By Derek Brower
Last year, the United States of America president, Joe Biden, spoke durnig the presidential election about leading the country in a "transition from oil". Definitely, he was not expecting to be asking for more supply a year later.
On the one hand, the US administration has had trouble trying to lower oil prices and, besides, to ask other countries (Saudi Arabia and Russia) to increase production. In short, US has a big oil demand and because of this, it is dependent on other countries: they do not have enough supply.
Moreover, this situation has driven US oil prices at the highest in seven years.
As well, US oil production set to fall even global demand is expected to rise. The graphic shows the forecast pick up of the oil demand, it uses the unit Million of Barrels per Day (m b/d). That would put 2022 global oil demand above pre-pandemic levels, in other words above the 2019 average level for the first time.
Stickers of a pointing Joe Biden, declaring, ‘I did that’, have begun appearing next to the price ticker on forecourt pumps.
Biden’s Republican opponents have taken advantage on rising petrol prices to argue that his energy policies are penalizing Americans already influenced by supply chain chaos.
In fact, these market distortions have little to do with energy policy. They are mostly the result of a global oil industry responding to last year’s price crash.
According to Martijn Rats, chief commodity strategist, the oil industry is investing for net zero, but our demand doesn’t look anything like net zero. A peak in supply is probably going to happen before a peak in demand.
The pandemic's silver lining fades
Pandemic lockdowns had helped cure the world of its oil addiction because the air quality in cities improved last year.
BP now estimates that global consumption is already back to 100m b/d, close to 2019 levels.
In ordinary times, oil prices at more than $80 a barrel — about $30 above the long-term average price in real terms — would have already triggered considerable demand erosion. This time, however, there is little sign of consumers reacting to the higher price by cutting back, says Morgan Stanley’s Rats. “We don’t know where the demand destruction price is,” he says. Nobody is reacting to higher oil prices as they might have done pre-pandemic, he adds. "I don’t think people are going to say, ‘I’ve not seen my client for two years. I’ve not been on holiday for two years...but I’m not going to fly because oil’s at $95 a barrel’."
Shale could come up short
The US is the most visible place in where can be seen that the bigger market distortion is in supply. Oil companies are breaking in with cash again.
In April 2020, US oil prices crashed below zero for the first time but, in contrast, they sat at almost $85 a barrel last week.

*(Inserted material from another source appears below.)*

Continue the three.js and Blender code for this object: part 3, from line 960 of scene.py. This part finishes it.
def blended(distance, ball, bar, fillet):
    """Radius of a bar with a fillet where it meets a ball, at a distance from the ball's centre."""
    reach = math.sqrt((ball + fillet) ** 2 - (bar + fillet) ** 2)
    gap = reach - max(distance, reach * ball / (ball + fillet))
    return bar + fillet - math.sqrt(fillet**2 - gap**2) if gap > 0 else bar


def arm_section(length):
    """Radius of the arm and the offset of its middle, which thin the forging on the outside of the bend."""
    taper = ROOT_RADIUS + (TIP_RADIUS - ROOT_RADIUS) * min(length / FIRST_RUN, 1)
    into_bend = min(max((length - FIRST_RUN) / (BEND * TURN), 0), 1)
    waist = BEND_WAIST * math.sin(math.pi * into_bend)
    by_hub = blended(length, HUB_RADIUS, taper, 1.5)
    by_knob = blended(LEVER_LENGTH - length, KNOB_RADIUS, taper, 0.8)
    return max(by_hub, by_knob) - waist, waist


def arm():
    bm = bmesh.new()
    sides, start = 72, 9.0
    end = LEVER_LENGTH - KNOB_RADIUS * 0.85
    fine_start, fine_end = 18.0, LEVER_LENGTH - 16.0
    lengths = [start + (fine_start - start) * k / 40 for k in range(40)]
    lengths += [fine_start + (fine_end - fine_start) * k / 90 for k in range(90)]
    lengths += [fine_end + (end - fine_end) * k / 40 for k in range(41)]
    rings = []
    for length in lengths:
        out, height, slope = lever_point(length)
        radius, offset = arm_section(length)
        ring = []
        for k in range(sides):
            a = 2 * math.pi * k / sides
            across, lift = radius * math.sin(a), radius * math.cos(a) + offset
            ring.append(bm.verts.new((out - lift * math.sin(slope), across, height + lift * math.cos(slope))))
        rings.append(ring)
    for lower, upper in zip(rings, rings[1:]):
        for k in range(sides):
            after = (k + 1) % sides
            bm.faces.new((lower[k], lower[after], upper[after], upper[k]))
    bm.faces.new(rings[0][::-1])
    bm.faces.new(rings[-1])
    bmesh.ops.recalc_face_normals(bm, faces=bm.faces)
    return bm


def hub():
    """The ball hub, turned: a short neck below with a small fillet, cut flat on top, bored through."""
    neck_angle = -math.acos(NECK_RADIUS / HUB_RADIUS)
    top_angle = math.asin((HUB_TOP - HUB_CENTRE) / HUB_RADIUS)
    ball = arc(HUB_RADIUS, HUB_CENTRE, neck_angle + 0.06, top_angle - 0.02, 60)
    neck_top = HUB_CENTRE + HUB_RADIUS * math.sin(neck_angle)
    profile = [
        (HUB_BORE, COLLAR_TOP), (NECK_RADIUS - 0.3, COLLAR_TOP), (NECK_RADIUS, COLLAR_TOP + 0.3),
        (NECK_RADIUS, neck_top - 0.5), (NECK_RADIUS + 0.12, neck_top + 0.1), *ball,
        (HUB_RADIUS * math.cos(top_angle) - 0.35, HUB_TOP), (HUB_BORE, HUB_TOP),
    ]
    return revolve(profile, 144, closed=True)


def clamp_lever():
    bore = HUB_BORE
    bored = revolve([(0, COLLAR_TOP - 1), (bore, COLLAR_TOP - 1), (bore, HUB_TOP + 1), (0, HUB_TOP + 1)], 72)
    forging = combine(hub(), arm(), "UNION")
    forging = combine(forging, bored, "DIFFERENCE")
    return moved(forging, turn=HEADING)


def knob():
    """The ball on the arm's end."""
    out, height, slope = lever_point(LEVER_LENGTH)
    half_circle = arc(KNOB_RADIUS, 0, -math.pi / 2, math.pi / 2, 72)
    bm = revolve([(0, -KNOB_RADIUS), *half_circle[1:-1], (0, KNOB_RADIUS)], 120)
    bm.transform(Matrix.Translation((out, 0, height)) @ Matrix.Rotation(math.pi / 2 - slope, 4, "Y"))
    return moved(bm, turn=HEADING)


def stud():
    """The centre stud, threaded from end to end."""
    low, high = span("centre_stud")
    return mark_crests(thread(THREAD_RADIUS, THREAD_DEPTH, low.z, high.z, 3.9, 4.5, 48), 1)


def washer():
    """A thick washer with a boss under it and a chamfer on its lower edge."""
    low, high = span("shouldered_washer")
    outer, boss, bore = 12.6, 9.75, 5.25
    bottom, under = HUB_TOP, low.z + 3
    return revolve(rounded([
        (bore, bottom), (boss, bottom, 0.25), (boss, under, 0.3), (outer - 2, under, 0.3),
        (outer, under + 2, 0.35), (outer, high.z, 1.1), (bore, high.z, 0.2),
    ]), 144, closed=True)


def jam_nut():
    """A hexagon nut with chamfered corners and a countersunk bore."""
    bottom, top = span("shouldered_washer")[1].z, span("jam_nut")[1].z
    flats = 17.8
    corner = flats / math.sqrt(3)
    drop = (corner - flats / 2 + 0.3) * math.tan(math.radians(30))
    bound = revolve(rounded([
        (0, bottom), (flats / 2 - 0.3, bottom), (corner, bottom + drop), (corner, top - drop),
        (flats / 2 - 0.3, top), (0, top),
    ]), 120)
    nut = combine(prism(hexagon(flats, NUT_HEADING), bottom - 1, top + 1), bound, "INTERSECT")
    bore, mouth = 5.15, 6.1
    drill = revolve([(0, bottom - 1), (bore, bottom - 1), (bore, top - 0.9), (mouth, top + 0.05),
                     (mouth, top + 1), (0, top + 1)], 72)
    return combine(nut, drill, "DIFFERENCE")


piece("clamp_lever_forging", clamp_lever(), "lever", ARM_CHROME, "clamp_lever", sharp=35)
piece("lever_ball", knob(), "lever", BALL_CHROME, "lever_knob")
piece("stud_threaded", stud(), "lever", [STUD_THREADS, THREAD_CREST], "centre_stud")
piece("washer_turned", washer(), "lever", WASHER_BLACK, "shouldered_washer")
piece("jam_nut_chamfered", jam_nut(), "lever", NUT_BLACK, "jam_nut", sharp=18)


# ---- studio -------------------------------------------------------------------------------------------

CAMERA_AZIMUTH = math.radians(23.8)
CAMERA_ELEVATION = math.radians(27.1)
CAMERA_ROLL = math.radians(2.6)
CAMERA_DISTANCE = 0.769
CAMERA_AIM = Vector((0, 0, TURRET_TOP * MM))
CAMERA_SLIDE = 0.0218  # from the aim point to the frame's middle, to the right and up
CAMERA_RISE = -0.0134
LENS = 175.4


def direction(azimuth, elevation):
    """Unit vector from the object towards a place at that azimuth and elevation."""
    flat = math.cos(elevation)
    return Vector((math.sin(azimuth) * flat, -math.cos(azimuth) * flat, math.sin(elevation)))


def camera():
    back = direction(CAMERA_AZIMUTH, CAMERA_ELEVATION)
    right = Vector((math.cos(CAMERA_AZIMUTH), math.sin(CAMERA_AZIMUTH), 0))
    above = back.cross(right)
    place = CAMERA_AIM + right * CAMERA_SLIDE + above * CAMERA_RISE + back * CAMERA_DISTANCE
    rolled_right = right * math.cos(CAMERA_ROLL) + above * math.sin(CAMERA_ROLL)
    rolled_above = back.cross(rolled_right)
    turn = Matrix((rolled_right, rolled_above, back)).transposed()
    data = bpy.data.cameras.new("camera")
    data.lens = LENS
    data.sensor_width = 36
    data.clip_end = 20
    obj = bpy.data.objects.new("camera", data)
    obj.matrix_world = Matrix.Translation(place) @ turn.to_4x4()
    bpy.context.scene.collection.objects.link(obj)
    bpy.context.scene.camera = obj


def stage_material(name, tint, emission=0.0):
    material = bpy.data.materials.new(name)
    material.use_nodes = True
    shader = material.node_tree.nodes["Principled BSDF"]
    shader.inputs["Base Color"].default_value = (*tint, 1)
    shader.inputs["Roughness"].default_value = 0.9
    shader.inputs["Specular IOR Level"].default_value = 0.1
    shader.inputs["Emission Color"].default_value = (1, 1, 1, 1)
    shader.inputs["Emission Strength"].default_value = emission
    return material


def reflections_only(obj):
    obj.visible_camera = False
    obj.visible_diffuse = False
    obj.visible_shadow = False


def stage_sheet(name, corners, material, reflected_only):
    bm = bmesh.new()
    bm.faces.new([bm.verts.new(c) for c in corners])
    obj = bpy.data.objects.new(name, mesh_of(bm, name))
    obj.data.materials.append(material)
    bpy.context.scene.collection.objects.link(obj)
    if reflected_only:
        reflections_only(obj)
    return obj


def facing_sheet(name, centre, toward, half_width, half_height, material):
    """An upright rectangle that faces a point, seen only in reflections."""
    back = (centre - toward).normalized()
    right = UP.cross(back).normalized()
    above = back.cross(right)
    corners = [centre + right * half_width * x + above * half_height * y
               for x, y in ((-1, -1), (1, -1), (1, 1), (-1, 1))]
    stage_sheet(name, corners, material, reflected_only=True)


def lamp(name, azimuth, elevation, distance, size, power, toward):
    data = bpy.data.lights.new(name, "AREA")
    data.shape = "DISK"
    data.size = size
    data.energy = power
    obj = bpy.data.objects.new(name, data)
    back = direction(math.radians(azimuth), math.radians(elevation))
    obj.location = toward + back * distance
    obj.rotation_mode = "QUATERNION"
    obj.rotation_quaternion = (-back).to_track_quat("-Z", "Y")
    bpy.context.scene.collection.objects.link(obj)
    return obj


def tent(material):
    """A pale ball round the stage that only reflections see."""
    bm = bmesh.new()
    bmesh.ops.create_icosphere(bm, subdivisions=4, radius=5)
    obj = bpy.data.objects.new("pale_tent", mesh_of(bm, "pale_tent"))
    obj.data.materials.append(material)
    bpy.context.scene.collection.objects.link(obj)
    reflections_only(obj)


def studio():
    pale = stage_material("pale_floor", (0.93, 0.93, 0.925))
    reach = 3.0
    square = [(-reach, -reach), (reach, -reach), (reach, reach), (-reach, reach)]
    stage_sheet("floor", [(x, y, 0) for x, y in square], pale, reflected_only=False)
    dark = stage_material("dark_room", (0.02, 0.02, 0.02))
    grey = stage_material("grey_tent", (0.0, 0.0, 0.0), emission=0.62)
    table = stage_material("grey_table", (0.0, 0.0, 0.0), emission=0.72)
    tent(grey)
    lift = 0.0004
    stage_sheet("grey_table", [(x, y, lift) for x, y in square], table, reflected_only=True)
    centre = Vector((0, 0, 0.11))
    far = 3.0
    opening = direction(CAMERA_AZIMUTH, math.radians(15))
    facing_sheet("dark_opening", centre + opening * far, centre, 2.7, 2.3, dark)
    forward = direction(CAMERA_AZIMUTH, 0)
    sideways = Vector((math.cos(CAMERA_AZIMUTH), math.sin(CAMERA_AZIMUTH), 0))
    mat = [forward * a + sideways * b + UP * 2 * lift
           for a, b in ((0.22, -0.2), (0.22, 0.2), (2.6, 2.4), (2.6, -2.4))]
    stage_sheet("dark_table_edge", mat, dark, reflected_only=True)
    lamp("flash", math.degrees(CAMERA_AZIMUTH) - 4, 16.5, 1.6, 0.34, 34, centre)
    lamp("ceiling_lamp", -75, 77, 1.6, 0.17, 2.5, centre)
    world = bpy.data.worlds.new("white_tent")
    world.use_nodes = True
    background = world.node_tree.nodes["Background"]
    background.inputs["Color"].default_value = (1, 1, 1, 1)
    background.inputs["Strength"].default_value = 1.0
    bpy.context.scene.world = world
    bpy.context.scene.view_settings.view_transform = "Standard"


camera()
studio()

American shale producers' spectacular supply growth over the past decade made the country the world's biggest producer. One explanation is the arrival of an era of capital discipline in a shale patch that was notorious for an addiction to drilling that wasted creditors' cash. Even now, as producers such as Pioneer Natural Resources and Diamondback Energy pay chunky dividends and report bumper cash flows, investors remain wary.
"We've all decided that we want to stop investing in oil supply. But nobody told the costumer"
Pressure to 'not invest'
In April 2020 for the first time the oil prices in the United States decreased quickly by a large amount, more specifically they crashed below zero. However, in October 2021 the prices were about $85 a barrel. As a result, nowadays produces are under the pressure to stop investing in fossil fuel and start doing it with renewable energy. But even so, they have a high oil demand.

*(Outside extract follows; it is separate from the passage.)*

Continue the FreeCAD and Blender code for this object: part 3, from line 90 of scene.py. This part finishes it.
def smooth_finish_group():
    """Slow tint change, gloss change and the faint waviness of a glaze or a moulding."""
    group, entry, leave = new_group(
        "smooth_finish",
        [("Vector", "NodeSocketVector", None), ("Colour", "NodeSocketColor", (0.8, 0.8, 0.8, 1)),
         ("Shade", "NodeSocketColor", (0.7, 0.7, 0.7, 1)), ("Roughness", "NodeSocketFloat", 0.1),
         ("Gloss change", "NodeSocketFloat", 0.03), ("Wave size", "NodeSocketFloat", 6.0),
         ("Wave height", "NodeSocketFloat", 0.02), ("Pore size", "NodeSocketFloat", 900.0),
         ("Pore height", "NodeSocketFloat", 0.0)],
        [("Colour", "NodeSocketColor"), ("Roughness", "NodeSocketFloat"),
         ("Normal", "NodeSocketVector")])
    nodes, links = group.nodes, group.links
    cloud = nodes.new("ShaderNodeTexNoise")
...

Request for more oil from Saudi Arabia and its partners. Even, analysts Amy Myers Jaffe, a professor at Tufts University’s Fletcher School, says Saudi Arabia should beware of taking that position for granted. Her reasoning is: "It's never been the case that people look at the higher oil price and say 'You know what? I want to be more dependent on Saudi Arabia, and Russia and Iran, so therefore I’m going to stop doing alternative energy'".

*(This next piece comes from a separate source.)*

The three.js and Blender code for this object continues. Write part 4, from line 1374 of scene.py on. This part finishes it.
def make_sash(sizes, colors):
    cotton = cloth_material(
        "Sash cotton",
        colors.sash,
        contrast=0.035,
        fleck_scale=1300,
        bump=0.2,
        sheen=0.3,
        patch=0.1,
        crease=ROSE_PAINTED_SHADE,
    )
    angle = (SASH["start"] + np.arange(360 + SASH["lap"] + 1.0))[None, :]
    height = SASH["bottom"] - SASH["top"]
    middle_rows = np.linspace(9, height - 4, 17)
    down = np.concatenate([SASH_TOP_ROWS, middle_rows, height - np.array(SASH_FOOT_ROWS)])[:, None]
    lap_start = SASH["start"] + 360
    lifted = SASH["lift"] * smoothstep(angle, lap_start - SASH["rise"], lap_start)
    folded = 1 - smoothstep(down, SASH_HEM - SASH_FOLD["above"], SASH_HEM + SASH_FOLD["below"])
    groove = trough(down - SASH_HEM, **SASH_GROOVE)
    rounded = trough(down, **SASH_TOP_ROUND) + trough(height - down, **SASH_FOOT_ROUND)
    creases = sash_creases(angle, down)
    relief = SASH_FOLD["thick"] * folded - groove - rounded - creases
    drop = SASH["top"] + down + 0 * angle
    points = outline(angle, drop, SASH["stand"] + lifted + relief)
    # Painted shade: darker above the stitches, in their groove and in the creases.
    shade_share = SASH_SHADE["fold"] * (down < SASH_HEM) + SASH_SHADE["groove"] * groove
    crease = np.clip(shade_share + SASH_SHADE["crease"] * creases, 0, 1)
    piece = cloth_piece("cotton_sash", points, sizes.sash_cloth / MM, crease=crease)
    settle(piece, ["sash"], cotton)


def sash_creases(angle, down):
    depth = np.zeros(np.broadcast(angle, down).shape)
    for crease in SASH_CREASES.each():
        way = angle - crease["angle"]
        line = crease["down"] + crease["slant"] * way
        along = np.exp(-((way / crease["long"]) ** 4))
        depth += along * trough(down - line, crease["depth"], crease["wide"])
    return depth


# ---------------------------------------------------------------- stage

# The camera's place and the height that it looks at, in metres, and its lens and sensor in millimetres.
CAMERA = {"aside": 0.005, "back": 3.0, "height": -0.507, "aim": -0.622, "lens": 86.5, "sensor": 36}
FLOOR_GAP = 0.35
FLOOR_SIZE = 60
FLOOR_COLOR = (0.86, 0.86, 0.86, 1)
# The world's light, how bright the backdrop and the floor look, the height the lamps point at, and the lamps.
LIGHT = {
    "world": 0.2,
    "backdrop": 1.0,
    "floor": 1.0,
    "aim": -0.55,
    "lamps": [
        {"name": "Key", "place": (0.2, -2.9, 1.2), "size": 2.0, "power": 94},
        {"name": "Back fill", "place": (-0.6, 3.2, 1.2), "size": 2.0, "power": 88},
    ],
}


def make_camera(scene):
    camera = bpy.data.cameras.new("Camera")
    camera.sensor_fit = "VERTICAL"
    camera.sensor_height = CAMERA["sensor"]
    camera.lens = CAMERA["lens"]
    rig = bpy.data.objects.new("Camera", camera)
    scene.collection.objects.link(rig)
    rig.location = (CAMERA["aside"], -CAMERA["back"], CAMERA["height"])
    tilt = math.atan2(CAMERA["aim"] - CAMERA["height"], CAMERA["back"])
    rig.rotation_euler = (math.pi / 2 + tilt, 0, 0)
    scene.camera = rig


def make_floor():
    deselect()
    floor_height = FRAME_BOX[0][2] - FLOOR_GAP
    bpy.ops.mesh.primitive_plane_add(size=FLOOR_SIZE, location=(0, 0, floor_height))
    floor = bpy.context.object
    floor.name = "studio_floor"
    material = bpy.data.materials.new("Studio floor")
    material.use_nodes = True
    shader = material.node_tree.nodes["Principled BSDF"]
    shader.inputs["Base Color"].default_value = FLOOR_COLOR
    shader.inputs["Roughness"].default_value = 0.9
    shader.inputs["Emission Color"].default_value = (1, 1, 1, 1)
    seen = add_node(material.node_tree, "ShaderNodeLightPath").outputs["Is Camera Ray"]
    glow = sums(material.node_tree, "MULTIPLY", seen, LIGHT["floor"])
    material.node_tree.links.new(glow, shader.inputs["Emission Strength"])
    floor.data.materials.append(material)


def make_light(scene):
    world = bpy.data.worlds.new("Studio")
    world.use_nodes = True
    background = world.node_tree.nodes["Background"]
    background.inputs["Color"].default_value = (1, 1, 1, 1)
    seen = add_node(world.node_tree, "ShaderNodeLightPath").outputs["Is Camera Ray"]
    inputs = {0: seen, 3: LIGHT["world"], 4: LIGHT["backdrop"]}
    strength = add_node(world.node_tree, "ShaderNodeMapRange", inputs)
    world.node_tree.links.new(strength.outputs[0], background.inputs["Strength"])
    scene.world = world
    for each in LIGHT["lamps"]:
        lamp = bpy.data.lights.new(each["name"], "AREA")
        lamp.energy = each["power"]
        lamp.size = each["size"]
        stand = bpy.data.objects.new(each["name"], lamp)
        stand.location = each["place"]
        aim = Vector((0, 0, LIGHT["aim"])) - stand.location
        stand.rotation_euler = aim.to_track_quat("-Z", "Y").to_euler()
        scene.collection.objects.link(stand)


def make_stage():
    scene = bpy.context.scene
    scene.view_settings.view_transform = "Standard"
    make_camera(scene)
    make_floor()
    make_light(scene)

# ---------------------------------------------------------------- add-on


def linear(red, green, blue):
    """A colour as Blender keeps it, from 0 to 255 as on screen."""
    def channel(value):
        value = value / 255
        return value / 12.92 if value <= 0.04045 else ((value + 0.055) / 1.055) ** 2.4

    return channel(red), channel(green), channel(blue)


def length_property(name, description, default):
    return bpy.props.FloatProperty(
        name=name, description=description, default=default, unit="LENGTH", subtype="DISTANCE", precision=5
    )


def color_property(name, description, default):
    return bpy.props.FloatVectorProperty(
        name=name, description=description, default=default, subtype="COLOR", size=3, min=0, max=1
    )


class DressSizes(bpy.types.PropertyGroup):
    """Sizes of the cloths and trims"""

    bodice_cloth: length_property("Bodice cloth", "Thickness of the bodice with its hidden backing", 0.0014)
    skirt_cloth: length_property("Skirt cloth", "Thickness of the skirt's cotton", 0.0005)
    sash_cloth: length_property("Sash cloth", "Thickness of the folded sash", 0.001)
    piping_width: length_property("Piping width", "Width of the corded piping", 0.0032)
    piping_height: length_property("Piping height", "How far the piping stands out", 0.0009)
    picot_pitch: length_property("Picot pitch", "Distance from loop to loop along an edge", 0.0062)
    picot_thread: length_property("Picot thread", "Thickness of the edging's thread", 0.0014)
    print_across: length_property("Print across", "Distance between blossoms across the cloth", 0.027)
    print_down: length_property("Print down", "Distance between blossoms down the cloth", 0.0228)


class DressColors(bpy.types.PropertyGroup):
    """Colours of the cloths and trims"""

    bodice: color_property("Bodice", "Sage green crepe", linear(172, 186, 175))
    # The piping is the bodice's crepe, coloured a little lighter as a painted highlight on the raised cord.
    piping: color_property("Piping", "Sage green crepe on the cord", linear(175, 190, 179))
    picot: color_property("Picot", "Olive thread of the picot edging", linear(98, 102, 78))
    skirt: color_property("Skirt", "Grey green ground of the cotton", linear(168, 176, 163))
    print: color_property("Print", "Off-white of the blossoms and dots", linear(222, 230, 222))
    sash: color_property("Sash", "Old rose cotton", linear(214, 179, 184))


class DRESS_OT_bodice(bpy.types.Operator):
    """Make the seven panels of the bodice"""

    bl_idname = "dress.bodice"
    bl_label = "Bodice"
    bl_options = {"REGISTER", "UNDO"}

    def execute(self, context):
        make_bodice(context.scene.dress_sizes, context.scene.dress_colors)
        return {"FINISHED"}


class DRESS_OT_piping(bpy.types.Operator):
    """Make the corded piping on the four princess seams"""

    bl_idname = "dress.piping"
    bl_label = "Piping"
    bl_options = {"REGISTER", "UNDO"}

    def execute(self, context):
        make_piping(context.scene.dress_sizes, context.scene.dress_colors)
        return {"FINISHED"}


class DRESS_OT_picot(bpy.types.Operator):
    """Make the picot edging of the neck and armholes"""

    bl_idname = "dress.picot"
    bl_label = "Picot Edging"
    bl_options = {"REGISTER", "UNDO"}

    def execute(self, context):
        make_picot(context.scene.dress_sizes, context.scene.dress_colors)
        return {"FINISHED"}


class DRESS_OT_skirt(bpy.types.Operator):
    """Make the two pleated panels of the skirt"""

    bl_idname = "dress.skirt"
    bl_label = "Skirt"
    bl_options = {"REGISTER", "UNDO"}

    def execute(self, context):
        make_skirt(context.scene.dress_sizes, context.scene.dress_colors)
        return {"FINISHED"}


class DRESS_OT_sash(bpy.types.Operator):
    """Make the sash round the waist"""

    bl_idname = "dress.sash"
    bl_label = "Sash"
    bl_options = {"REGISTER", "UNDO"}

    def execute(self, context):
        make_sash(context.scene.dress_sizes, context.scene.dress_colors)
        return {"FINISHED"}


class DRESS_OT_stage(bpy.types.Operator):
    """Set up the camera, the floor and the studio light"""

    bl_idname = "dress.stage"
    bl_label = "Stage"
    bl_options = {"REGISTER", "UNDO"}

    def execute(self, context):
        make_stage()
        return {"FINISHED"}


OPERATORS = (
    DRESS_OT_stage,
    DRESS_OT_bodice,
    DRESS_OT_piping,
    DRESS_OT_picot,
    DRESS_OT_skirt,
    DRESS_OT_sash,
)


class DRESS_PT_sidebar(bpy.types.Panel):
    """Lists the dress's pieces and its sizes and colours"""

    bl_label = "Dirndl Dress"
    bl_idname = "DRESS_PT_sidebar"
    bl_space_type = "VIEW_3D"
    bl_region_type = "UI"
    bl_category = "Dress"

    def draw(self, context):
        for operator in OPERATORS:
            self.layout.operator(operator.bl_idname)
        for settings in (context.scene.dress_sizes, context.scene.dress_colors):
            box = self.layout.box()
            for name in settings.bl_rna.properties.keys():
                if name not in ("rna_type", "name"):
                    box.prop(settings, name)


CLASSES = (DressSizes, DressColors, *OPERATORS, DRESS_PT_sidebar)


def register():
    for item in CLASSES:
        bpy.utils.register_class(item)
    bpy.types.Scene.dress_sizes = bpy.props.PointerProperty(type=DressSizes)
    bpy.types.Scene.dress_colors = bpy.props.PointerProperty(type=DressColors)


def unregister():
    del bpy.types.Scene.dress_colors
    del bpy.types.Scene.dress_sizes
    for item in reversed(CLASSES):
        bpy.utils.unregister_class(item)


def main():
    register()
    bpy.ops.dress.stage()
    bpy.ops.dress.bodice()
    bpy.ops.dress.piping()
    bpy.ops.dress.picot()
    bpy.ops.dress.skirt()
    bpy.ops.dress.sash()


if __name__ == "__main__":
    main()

On the one hand, transit from oil to other energy sources is a matter complex and important enough to leave politicians alone deciding their future.
The way to end the use of oil, due to its contamination, is not to raise its price. From my point of view, the optimal way would be to develop alternative energies that work properly and that begin to globalize once and for all.
This article only talks about the political problems regarding the change of oil to other energy sources. But engineers and scientists that are specialized in this field (materials scientists, for example) also have a great role since they are the experts who control the subject and those who should have a voice in this matter about which there is so much misinformation by part of both the population and the politicians who are trying to solve it. I feel that the important role that scientists and experts have in this matter is not reflected in this article when, personally, I think that they are an essential part.
On the other hand, more renewable energy, in other words, doing alternative energy, would allow to being less dependent on other countries and, moreover, to lead in that transition from oil which Biden spoke during last year's election.
Derek Brower. COP26: oil price soars even as the world turns against fossil fuel. Financial Times (2021).